La Siria deve restare un Paese sovrano e non in balia della potenza di turno”.
Voglia di rinascere. La voglia di rinascere della città martire siriana è testimoniata anche dal padre gesuita Sami Hallak, responsabile del centro del Jesuit Refugee Service (Jrs) di Al-Azizieh, ad Aleppo. Da sempre in prima fila nel portare aiuto alla popolazione cristiana e non, il religioso parla di “popolazione contenta sebbene priva di lavoro, di luce e di acqua. La situazione è peggiore ad Aleppo Est teatro di gravi scontri e bombardamenti. I quartieri sono distrutti e molti dei loro abitanti in questi anni hanno trovato rifugio nelle parti occidentali. Il loro rientro nelle rispettive zone di provenienza è cominciato solo dopo che le forze governative hanno ripreso il controllo della parte Est. Ma tutto si muove lentamente perché non ci sono più servizi di base, oltre a cibo, luce e acqua. Manca anche la polizia, la sicurezza non è garantita. La maggior parte delle case è stata distrutta, alcune rubate da ribelli e combattenti. Per rimetterle a posto serve tanto denaro. Difficile pensare ad un ritorno adesso, forse più avanti, magari a maggio, quando le macerie saranno state rimosse e le scuole avranno terminato le lezioni.
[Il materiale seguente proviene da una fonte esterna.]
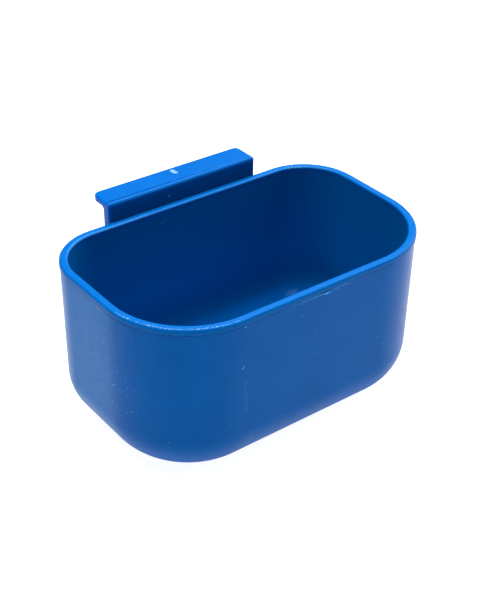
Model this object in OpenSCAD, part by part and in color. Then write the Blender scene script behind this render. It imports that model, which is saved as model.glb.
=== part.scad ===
// Small hook-on feed bucket: a rounded-rectangular moulded tub with a moulded
// hanger joined to the outside of its back wall.
// Units are millimetres. The origin is at the centre of the tub's outline, on
// the surface that it stands on: +X runs along its length, +Y to the hanger.

/* [Tub] */
// Length over the rim
tub_length = 140; // [120:1:200]
// Width over the rim, front to back
tub_width = 86.5; // [82:0.5:120]
// Height to the top of the rim
tub_height = 72; // [60:0.5:100]
// Outline radius of the two front corners
front_corner_r = 36; // [30:0.5:40]
// Outline radius of the two back corners
back_corner_r = 24; // [23:0.5:32]
// Outside radius where the walls curve into the floor
base_r = 21; // [12:0.5:21]
// Lean of every wall, in degrees from upright
draft = 0.4; // [0:0.1:1]
// Thickness of the walls
wall_t = 3.2; // [2.5:0.1:4]
// Thickness of the floor
floor_t = 3.2; // [2.5:0.1:4]

/* [Rim] */
// Height of the band above the parting line
rim_h = 2.3; // [1.5:0.1:4]
// How far the band stands out from the wall
rim_step = 0.3; // [0.1:0.1:1]
// Rounding of the rim's outer edge
rim_outer_r = 1; // [0.4:0.1:1.2]
// Rounding of the rim's inner edge
rim_inner_r = 0.9; // [0.3:0.1:1.2]

/* [Hanger] */
// Length of the hanger along the back wall
hanger_length = 73; // [50:1:80]
// Height of the hanger's top above the rim
hanger_rise = 8; // [6:0.5:20]
// Thickness of the upright plate
plate_t = 5; // [4:0.5:6]
// How far the plate reaches down the wall below the rim
plate_drop = 34; // [20:1:45]
// Depth of the flange, from the plate's front face to its back edge
flange_depth = 13; // [10:0.5:20]
// Thickness of the flange
flange_t = 3.4; // [2.8:0.1:4]
// Rounding of the flange's upper and lower edges
flange_edge_r = 1.2; // [0.4:0.1:1.2]
// Rounding of the plate's edges and of the hanger's front corners
plate_edge_r = 1.3; // [1.3:0.1:1.8]
// Outline radius of the flange's two back corners
flange_corner_r = 3; // [1.5:0.5:4]
// Radius of the plate's two lower corners
plate_corner_r = 6; // [2:0.5:10]
// Fillet between the plate and the underside of the flange
root_r = 1; // [0.5:0.1:2]

/* [Hidden] */
$fn = 96;
plastic_colour = "#0a63c4";
// Overrun of a cutting shape past the face that it cuts
cut = 1;

rim_t = wall_t + rim_step;
wall_top = tub_height - rim_h;
inner_base_r = base_r - wall_t;
back_y = tub_width / 2;
hanger_top = tub_height + hanger_rise;
plate_bottom = wall_top - plate_drop;

// Distance of the wall's outer face inside the rim's edge, at height z
function wall_inset(z) = rim_step + (wall_top - z) * tan(draft);

// Sections lie in the X-Y plane: X is the distance out from the outline's edge
// (so the material is at X < 0) and Y is the height.

// Everything inside a face that leans by the draft and passes through [x, z],
// above a flat bottom at height z0 that it curves into with radius r
module leaning_section(x, z, z0, r) {
    far = -tub_length;
    overrun = r + cut;
    centre = [x - (z - z0 - r) * tan(draft) - r / cos(draft), z0 + r];
    difference() {
        polygon([
            [far, z0], [x - (z - z0) * tan(draft), z0],
            [x + cut * tan(draft), z + cut], [far, z + cut]
        ]);
        translate(centre) difference() {
            polygon([
                [0, 0], [0, -overrun], [overrun, -overrun],
                [overrun * cos(draft), -overrun * sin(draft)]
            ]);
            circle(r);
        }
    }
}

// The corner left between a square edge and a rounding of radius r
module edge_waste(r) {
    difference() {
        square(r + cut);
        circle(r);
    }
}

// The tub's wall, rim and floor, as far in as a corner's centre
module tub_section() {
    difference() {
        union() {
            intersection() {
                leaning_section(-rim_step, wall_top, 0, base_r);
                translate([-tub_length, 0]) square([tub_length, wall_top]);
            }
            translate([-tub_length, wall_top]) square([tub_length, rim_h]);
        }
        leaning_section(-rim_t, tub_height, floor_t, inner_base_r);
        translate([-rim_outer_r, tub_height - rim_outer_r])
            edge_waste(rim_outer_r);
        translate([rim_inner_r - rim_t, tub_height - rim_inner_r])
            mirror([1, 0]) edge_waste(rim_inner_r);
    }
}

// A quarter turn of the section in children(), about a corner's centre
module corner_sweep(r, height) {
    rotate_extrude(angle = 90)
        intersection() {
            translate([r, 0]) children();
            square([r, height]);
        }
}

// A straight run of the section in children(), as deep as r, centred on Y
// and facing +X
module side_sweep(r, run, height) {
    translate([0, run / 2, 0]) rotate([90, 0, 0]) linear_extrude(run)
        intersection() {
            translate([r, 0]) children();
            square([r, height]);
        }
}

// Sweeps the section in children() round a rounded rectangle centred on the
// origin, with corner radii r_front at -Y and r_back at +Y; core_z gives the
// bottom and top of the solid middle
module sweep_outline(length, width, r_front, r_back, height, core_z) {
    front_c = [length / 2 - r_front, width / 2 - r_front];
    back_c = [length / 2 - r_back, width / 2 - r_back];
    side_r = min(r_front, r_back);
    side_run = width - r_front - r_back;
    for (side = [0, 1]) mirror([side, 0, 0]) {
        translate([front_c.x, -front_c.y, 0]) rotate([0, 0, -90])
            corner_sweep(r_front, height) children();
        translate([back_c.x, back_c.y, 0])
            corner_sweep(r_back, height) children();
        translate([length / 2 - side_r, (r_front - r_back) / 2, 0])
            side_sweep(side_r, side_run, height) children();
    }
    translate([0, -front_c.y, 0]) rotate([0, 0, -90])
        side_sweep(r_front, 2 * front_c.x, height) children();
    translate([0, back_c.y, 0]) rotate([0, 0, 90])
        side_sweep(r_back, 2 * back_c.x, height) children();
    translate([side_r - length / 2, -front_c.y, core_z[0]])
        cube([length - 2 * side_r, side_run, core_z[1] - core_z[0]]);
}

// Open tub with a flat floor and a rounded rim, moulded in one piece
module tub() {
    color(plastic_colour)
        sweep_outline(tub_length, tub_width, front_corner_r, back_corner_r,
                      tub_height, [0, floor_t])
            tub_section();
}

// Edge of a slab of thickness t, rounded above and below with radius r
module slab_section(t, r) {
    difference() {
        translate([-hanger_length, 0]) square([hanger_length, t]);
        translate([-r, t - r]) edge_waste(r);
        translate([-r, r]) mirror([0, 1]) edge_waste(r);
    }
}

// Flat shelf along the top that rests on a rail or board
module flange() {
    translate([0, back_y + flange_depth / 2, hanger_top - flange_t])
        sweep_outline(hanger_length, flange_depth, plate_edge_r, flange_corner_r,
                      flange_t, [0, flange_t])
            slab_section(flange_t, flange_edge_r);
}

// Upright plate that rises behind the rim and ends inside the flange
module plate() {
    plate_top = hanger_top - flange_t / 2;
    slab_h = plate_top - plate_bottom + plate_corner_r;
    difference() {
        translate([0, back_y + plate_t, plate_bottom + slab_h / 2]) rotate([90, 0, 0])
            sweep_outline(hanger_length, slab_h, plate_corner_r, plate_corner_r,
                          plate_t, [0, plate_t])
                slab_section(plate_t, plate_edge_r);
        translate([-hanger_length, back_y - cut, plate_top])
            cube([2 * hanger_length, plate_t + 2 * cut, plate_corner_r + cut]);
    }
}

// Front view of the bonding pad, inside the plate's rounded edges
module pad_face() {
    half = hanger_length / 2 - plate_edge_r;
    bottom = plate_bottom + plate_edge_r;
    corner_r = plate_corner_r - plate_edge_r;
    for (side = [-1, 1])
        translate([side * (half - corner_r), bottom + corner_r]) circle(corner_r);
    translate([corner_r - half, bottom])
        square([2 * (half - corner_r), wall_top - bottom]);
    translate([-half, bottom + corner_r])
        square([2 * half, wall_top - bottom - corner_r]);
}

// Raised pad that fills the space between the plate and the leaning wall
module bond_pad() {
    pad_back = back_y + plate_edge_r;
    intersection() {
        translate([0, pad_back, 0]) rotate([90, 0, 0]) linear_extrude(pad_back) pad_face();
        translate([-hanger_length / 2, 0, 0]) rotate([90, 0, 90])
            linear_extrude(hanger_length) polygon([
                [back_y - wall_inset(plate_bottom), plate_bottom],
                [back_y - wall_inset(wall_top), wall_top],
                [pad_back, wall_top],
                [pad_back, plate_bottom]
            ]);
    }
}

// Fillet under the flange, along the back of the plate
module root_fillet() {
    run = hanger_length - 2 * plate_edge_r;
    translate([-run / 2, back_y + plate_t, hanger_top - flange_t])
        rotate([90, 0, 90]) linear_extrude(run)
            difference() {
                translate([0, -root_r]) square(root_r);
                translate([root_r, -root_r]) circle(root_r);
            }
}

// Hanger: plate, flange and bonding pad, moulded in one piece
module hanger() {
    color(plastic_colour) {
        flange();
        plate();
        bond_pad();
        root_fillet();
    }
}

tub();
hanger();
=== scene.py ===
"""Looks of the small hook-on feed bucket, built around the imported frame. Lengths are in metres."""

import math

import bmesh
import bpy
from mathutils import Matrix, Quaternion, Vector, noise


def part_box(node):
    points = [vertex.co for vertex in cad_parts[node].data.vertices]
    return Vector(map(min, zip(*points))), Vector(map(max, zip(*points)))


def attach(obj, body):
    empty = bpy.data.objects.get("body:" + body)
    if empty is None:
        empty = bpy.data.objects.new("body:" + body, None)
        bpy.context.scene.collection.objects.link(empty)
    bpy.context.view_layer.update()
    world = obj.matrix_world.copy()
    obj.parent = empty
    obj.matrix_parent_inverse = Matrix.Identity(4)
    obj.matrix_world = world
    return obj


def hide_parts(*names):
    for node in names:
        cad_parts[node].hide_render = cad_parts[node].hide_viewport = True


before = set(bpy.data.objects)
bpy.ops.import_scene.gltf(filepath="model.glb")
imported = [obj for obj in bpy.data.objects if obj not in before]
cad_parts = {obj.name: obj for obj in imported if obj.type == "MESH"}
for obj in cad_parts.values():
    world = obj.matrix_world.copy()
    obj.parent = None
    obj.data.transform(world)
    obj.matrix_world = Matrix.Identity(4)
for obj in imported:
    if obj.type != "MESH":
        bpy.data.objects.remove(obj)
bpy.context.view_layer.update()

MM = 0.001

# ---------------------------------------------------------------- sizes
tub_low, tub_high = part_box("tub")
hanger_low, hanger_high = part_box("hanger")

LENGTH = tub_high.x - tub_low.x
WIDTH = tub_high.y - tub_low.y
HEIGHT = tub_high.z
FRONT_CORNER_R = 36 * MM
BACK_CORNER_R = 24 * MM
BASE_R = 21 * MM
WALL_T = 3.2 * MM
FLOOR_T = 3.2 * MM
DRAFT = math.radians(0.4)
RIM_H = 2.3 * MM
RIM_STEP = 0.3 * MM
RIM_OUTER_R = 1.0 * MM
RIM_INNER_R = 0.9 * MM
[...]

Fino a quel periodo gli sfollati di Aleppo est non si muoveranno dalla parte Ovest”. In questa fase l’attenzione del Jrs si sta rivolgendo a tante famiglie cadute in estrema povertà. Per queste, spiega il gesuita, “stiamo allestendo dei piccoli centri di aiuto vicino ai check point dove ci sono militari armati. Questo scoraggia i malintenzionati che vogliono rubare cibo e acqua destinati ai più bisognosi. Lo stesso stiamo cercando di fare ad Aleppo Est, con dei punti di distribuzione di pasti caldi perché la popolazione non ha nulla in casa”.
Si lavora sperando sempre in una soluzione di pace. Ginevra? “Vedremo. Ciò che conta è mettere a tacere le armi”. La sovranità del Paese? “Ora come ora è l’ultima preoccupazione. Lo dico da cittadino siriano che ha sofferto tanto per la guerra. I siriani vogliono vivere in pace e con dignità”.